WHERE p.plan_handle = 0x... --<-- *** put the plan handle here ***

AND a.attribute IN ('set_options', 'date_format');

And you can compare those results with the session values you pulled above, and also some of these properties are stored with the procedure itself:

SELECT OBJECTPROPERTY(OBJECT_ID('dbo.usp_query_procedure'), 'IsQuotedIdentOn');
SELECT OBJECTPROPERTY(OBJECT_ID('dbo.usp_query_procedure'), 'ExecIsQuotedIdentOn');

You can also repeat that query for any other plans you find for the same procedure, to see if there are in fact cases where the procedure is executed with different settings:

SELECT 
  p.plan_handle,
  [quoted_identifier] = MAX(CASE WHEN 
      CASE WHEN attribute = 'set_options' THEN 
        64 & CONVERT(INT, a.value) END = 64 THEN 1 ELSE 0 END),
  [arithabort] = MAX(CASE WHEN 
      CASE WHEN attribute = 'set_options' THEN 
        4096 & CONVERT(INT, a.value) END = 4096 THEN 1 ELSE 0 END),
  [ansi_nulls] = MAX(CASE WHEN 
      CASE WHEN attribute = 'set_options' THEN 
        32 & CONVERT(INT, a.value) END = 32 THEN 1 ELSE 0 END),
  [date_format] = MAX(CASE WHEN attribute = 'date_format' THEN 
        CONVERT(INT, a.value) END)
FROM sys.dm_exec_cached_plans AS p
CROSS APPLY sys.dm_exec_plan_attributes(p.plan_handle) AS a
INNER JOIN sys.dm_exec_procedure_stats AS s
ON p.plan_handle = s.plan_handle
AND s.[object_id] = OBJECT_ID('dbo.usp_query_procedure')
AND a.attribute IN ('set_options', 'date_format')
GROUP BY p.plan_handle; 

If you see more than one result, then check every column. Any columns where one plan shows a 1 and the other plan shows a 0 would be suspicious to me.
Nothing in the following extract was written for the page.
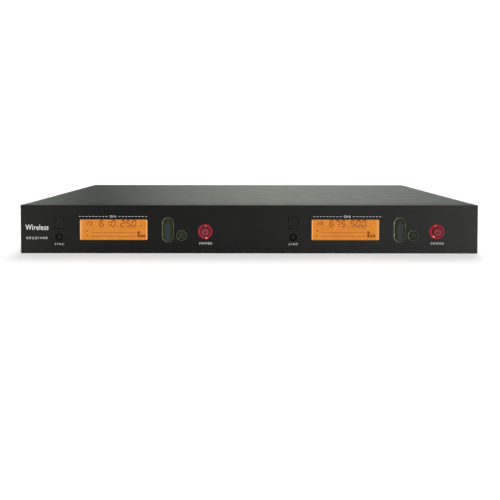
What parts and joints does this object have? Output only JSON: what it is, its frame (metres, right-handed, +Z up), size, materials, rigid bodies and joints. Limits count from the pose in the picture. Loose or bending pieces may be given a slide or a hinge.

In the meantime you can read a few great posts about this and similar issues:

http://www.sommarskog.se/query-plan-mysteries.html

http://www.simple-talk.com/sql/t-sql-programming/dmvs-for-query-plan-metadata/

http://www.benjaminnevarez.com/2011/09/parameter-sniffing-and-plan-reuse-affecting-set-options/

And yes, sp_WhoIsActive will probably give you some insight into what is going on as well.